Question

The transfer function of a linear system is the

• A. ratio of the output $V_o(t)$ and input $V_i(t)$
• B. ratio of the derivatives of the output and the input
• C. ratio of the Laplace transform of the output and that of the input with all initial conditions zero
• D. none of these

Hint:

Transfer functions are always defined in the Laplace domain under zero initial conditions.

Answer 1

The Correct Option is C

Step 1: Definition of transfer function.
The transfer function of a linear time-invariant (LTI) system is defined in the Laplace domain.

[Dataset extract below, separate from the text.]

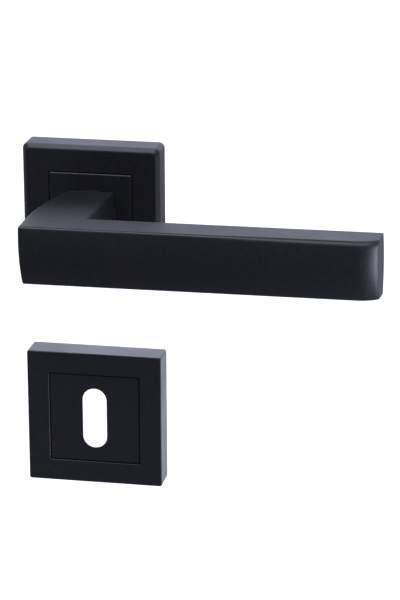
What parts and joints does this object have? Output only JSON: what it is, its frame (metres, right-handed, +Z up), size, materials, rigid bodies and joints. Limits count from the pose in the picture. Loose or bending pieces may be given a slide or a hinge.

It relates the output to the input under zero initial conditions.
Step 2: Mathematical representation.
If $Y(s)$ is the Laplace transform of the output and $X(s)$ is the Laplace transform of the input, then the transfer function $H(s)$ is given by:
\[ H(s) = \frac{Y(s)}{X(s)} \quad \text{(with all initial conditions zero)} \]
Step 3: Elimination of incorrect options.
Option (A) considers time-domain signals, not Laplace transforms.
Option (B) is not a standard definition.
Option (D) is incorrect because option (C) is correct.
Step 4: Final conclusion.
Hence, the transfer function is the ratio of the Laplace transforms of output and input with zero initial conditions.